What she continues to remind herself of today is that people are more than what they seem. 
“Every person has layers,” Ingram said. 
Armed with this perspective, Ingram went on to receive a Master’s degree in Music Education from Columbia University after her service year. She honors the relationships cultivated in Baltimore by attempting to approach every person she meets with this “layer” perspective. She still hears from her roommates, receiving Christmas cards from them, and even bumps into a former housemate, who is in formation with the Franciscan Capuchins in Washington, D.C., every so often. 
Ingram has also been an active Cap Corps and Catholic Volunteer Network alum. She has attended multiple commissioning events for volunteers of the Cap Corps program, gone to a number of orientation events, attended retreats and has even cooked for past volunteers. In 2006, Ingram spoke on a panel about diversity at Catholic Volunteer Network’s National Conference in San Antonio. Her participation in these activities are a testament to the value she places on volunteering, with her Cap Corps experience being integral to her current ideals.  
After her parents saw the type of life their daughter was living during her service placement, their notion of “a year off” changed from one of anxiety to support and admiration. Ingram laughed remembering her dad wishing he had the opportunities she did when he was young.
 “I always want to encourage people to volunteer. No matter where you are, it’s important to share,” Ingram said. “My hope is that more people will volunteer from all different backgrounds and walks of life. That way, we learn about one another.”

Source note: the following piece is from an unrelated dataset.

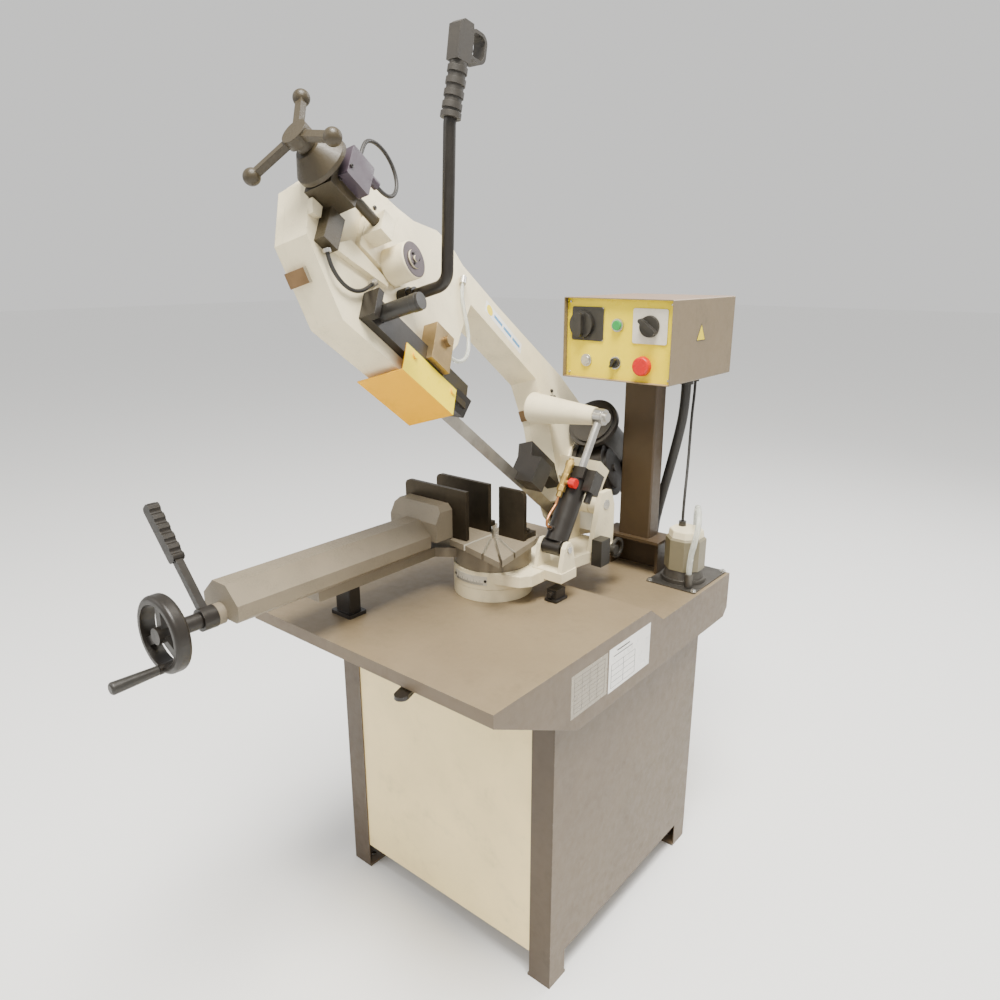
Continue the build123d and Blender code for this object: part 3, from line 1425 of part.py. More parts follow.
# ================================================================ CABLES AND HOSES
def cable(node, radius, points):
    """Tube of straight runs and wide arcs through hand-placed points."""
    stops = [Vector(point) for point in points]
    bends = []
    for before, corner, after in zip(stops, stops[1:], stops[2:]):
        turn = radians((corner - before).get_angle(after - corner))
        bends.append(0.45 * min((corner - before).length, (after - corner).length) / tan(turn / 2))
    with BuildPart() as tube:
        with BuildLine() as route:
            FilletPolyline(*stops, radius=bends)
        with BuildSketch(facing(stops[0], stops[1] - stops[0])):
            Circle(radius)
        sweep()
    length = sum(edge.length for edge in route.edges())
    share = tube.part.volume / (pi * radius**2 * length)
    print(node, "length", round(length), "radii", [round(bend) for bend in bends], "volume", round(share, 4))
    finish(tube, node)


PUMP_GLAND = (PUMP_X - 18, PUMP_Y + 12, PUMP_TOP + 30)
BOX_GLAND = (206.0, 430.0, BOX_Z0 - 14)
CONDUIT_TOP = (212.0, 368.0, BOX_Z0 - 14)
CONDUIT_FOOT = (146.0, 366.0, TRAY_LOW + 14)
HOSE_FOOT = (252.0, 398.0, TRAY_LOW + SHEET + 12)
with BuildPart() as glands:
    for spot, radius, low, high in (
        (BOX_GLAND, 9, BOX_Z0 - 14, BOX_Z0),
        (CONDUIT_TOP, 17, BOX_Z0 - 14, BOX_Z0),
        (CONDUIT_FOOT, 17, TRAY_LOW, TRAY_LOW + 14),
        (HOSE_FOOT, 11, TRAY_LOW + SHEET, TRAY_LOW + SHEET + 12),
    ):
        with BuildSketch(Plane.XY.offset(low)):
            with Locations(spot[:2]):
                Circle(radius)
        extrude(amount=high - low)
finish(glands, "cable_glands")

cable(
    "pump_cable",
    3.5,
    [
        PUMP_GLAND,
        (248, 325, 930),
        (242, 340, 972),
        (229, 372, 1024),
        (216, 401, 1086),
        (207, 421, 1152),
        (206, 430, 1202),
        BOX_GLAND,
    ],
)
cable(
    "control_conduit",
    12,
    [
        CONDUIT_TOP,
        (212, 368, 1170),
        (200, 364, 1092),
        (182, 362, 1004),
        (162, 363, 920),
        (146, 366, 842),
        CONDUIT_FOOT,
    ],
)
cable(
    "pump_hose",
    7,
    [
        (304, 263, 788),
        (304, 263, 830),
        (312, 266, 872),
        (313, 280, 912),
        (297, 308, 940),
        (276, 344, 938),
        (260, 376, 908),
        (253, 393, 868),
        (252, 398, 818),
        HOSE_FOOT,
    ],
)

HOSE_START = (528.0, 272.0, CASTING_FACE + 7)
WIRE_START = (894.0, 41.0, CASTING_FACE + 11)
WIRE_END = (784.0, 63.0, CASTING_FACE + 9)
# Cable and hose ends, the cover straps and the upper pin of the feed cylinder.
with BuildPart() as bow_fittings:
    ends = (
        (HOSE_START, (528, 290, HOSE_START[2]), 18),
        (WIRE_START, (904, 55, WIRE_START[2]), 6),
        (WIRE_END, (772, 84, WIRE_END[2]), 14),
    )
    for start, towards, length in ends:
        with BuildSketch(facing(bow_place(*start), bow_place(*towards) - bow_place(*start))):
            Circle(7)
        extrude(amount=length)
    for near, far, share in (((822, -38), (934, 50), 0.6), ((105, 180), (182, 256), 0.25)):
        run = (far[0] - near[0], far[1] - near[1])
        out = (run[1] / hypot(*run), -run[0] / hypot(*run))
        centre = (near[0] + run[0] * share + out[0] * 4, near[1] + run[1] * share + out[1] * 4)
        with BuildSketch(wheel_plane.offset(COVER_BACK + 2)):
            with Locations(Location(bow_points([centre])[0], -degrees(atan2(run[1], run[0])))):
                Rectangle(26, 8)
        extrude(amount=42)
    for low, high, radius in ((96, 146, PIN_R + 0.5), (142.5, 146.5, 18), (146.5, 154, 11)):
        with BuildSketch(Plane.YZ.offset(low)):
            with Locations(UPPER_PIN):
                Circle(radius)
        extrude(amount=high - low)
finish(bow_fittings, "bow_fittings")

cable(
    "coolant_hose",
    4,
    [
        bow_place(*HOSE_START),
        bow_place(528, 250, 47),
        bow_place(517, 222, 48),
        bow_place(500, 192, 49),
        bow_place(487, 160, 50),
        bow_place(483, 128, 51),
        bow_place(492, 100, 51),
        bow_place(512, 82, 50),
        bow_place(536, 76, 49),
        bow_place(562, 76, 49),
    ],
)
cable(
    "tension_wire",
    3.5,
    [
        bow_place(*WIRE_START),
        bow_place(884, 27, 51),
        bow_place(864, 16, 51),
        bow_place(840, 14, 50),
        bow_place(816, 23, 49),
        bow_place(796, 42, 49),
        bow_place(*WIRE_END),
    ],
)
cable(
    "switch_wire",
    3.5,
    [
        bow_place(872, 184, CASTING_FACE + 66),
        bow_place(850, 184, 106),
        bow_place(830, 200, 106),
        bow_place(824, 228, 106),
        bow_place(838, 254, 106),
        bow_place(864, 268, 106),
        bow_place(892, 266, 106),
        bow_place(914, 250, 106),
        bow_place(920, 225, 106),
        bow_place(920, 199, 106),
    ],
)
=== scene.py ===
"""Looks of a mitre band saw on its stand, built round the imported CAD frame.

Everything is in metres in the CAD's frame: origin on the floor between the anchor
bolts, +Z up, +Y to the rear. Points of the raised bow are given in millimetres
along it, across it and along the axis of its band wheels.
"""
import json
from math import cos, hypot, radians, sin, tau

import bmesh
import bpy
from mathutils import Matrix, Vector
from mathutils.bvhtree import BVHTree


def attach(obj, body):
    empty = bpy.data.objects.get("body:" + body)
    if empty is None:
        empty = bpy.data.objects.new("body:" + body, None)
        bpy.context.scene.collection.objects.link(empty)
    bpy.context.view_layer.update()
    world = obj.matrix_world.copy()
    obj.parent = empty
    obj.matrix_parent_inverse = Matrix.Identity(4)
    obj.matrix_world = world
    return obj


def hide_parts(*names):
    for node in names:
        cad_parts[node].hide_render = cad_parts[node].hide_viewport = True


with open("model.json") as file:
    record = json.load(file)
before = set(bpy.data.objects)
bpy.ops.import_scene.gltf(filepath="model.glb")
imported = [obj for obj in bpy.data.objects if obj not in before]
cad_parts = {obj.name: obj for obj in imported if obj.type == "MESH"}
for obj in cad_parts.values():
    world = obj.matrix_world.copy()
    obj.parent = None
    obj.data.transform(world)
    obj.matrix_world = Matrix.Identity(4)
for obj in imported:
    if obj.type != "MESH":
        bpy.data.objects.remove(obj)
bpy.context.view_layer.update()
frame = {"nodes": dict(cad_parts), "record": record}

RIGHT = Vector((1, 0, 0))
REARWARD = Vector((0, 1, 0))
UP = Vector((0, 0, 1))


def new_object(name, data):
    """Object of the scene that shows the data."""
    item = bpy.data.objects.new(name, data)
    bpy.context.scene.collection.objects.link(item)
    return item


# ---------------------------------------------------------------- camera
CAMERA_PLACE = Vector((1.0759, -1.4089, 1.5113))
CAMERA_AZIMUTH = radians(39.34)
CAMERA_PITCH = radians(16.66)
CAMERA_LENS = 28.13         # millimetres
CAMERA_SENSOR = 36.0        # width in millimetres


def make_camera():
    """Camera at eye height in front and to the right of the saw."""
    data = bpy.data.cameras.new("camera")
    data.lens = CAMERA_LENS
    data.sensor_width = CAMERA_SENSOR
    camera = new_object("camera", data)
    back = Vector(
        (
            sin(CAMERA_AZIMUTH) * cos(CAMERA_PITCH),
            -cos(CAMERA_AZIMUTH) * cos(CAMERA_PITCH),
            sin(CAMERA_PITCH),
        )
    )
    camera.location = CAMERA_PLACE
    camera.rotation_euler = (-back).to_track_quat("-Z", "Y").to_euler()
    bpy.context.scene.camera = camera


make_camera()

# ---------------------------------------------------------------- bow frame
LEAN = radians(38)          # rise of the raised bow
TILT = radians(21)          # turn of the band wheels about the bow's length
BLADE_ORIGIN = Vector((-0.008, 0.104728, 0.937213))
ALONG = Vector((0, -cos(LEAN), sin(LEAN)))
SQUARE = Vector((0, sin(LEAN), cos(LEAN)))
WHEEL_AXIS = RIGHT * cos(TILT) + SQUARE * sin(TILT)
ACROSS = SQUARE * cos(TILT) - RIGHT * sin(TILT)
MILLIMETRE = 0.001


def bow_place(s, w, a):
    """Point of the bow: s along it, w across it, a along the wheel axis, in millimetres."""
    return BLADE_ORIGIN + (ALONG * s + ACROSS * w + WHEEL_AXIS * a) * MILLIMETRE


def bow_route(*spots):
    """Points of the bow for several (s, w, a) spots."""
    return [bow_place(*spot) for spot in spots]


def bow_share(place):
    """Distances of a point along the bow, across it and along the wheel axis, in metres."""
    away = place - BLADE_ORIGIN
    return away.dot(ALONG), away.dot(ACROSS), away.dot(WHEEL_AXIS)


# ---------------------------------------------------------------- material nodes
BEVEL_SAMPLES = 4


def new_material(name, **sockets):
    """Principled material with its constants set on the shader's own sockets."""
    paint = bpy.data.materials.new(name)
    paint.use_nodes = True
    shader = paint.node_tree.nodes["Principled BSDF"]
    for socket, value in sockets.items():
        shader.inputs[socket.replace("_", " ")].default_value = value
    return paint, paint.node_tree, shader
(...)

Catholic Volunteer Network is a national membership organization of Christian volunteer and mission programs that fosters and promotes full-time national and international service opportunities for people of all backgrounds, ages and skills. During Black History Month, we pause to thank God for the diversity in our programs, placements and the people we serve—knowing that the relationships formed in service promote understanding, compassion and solidarity in a world thirsting for love.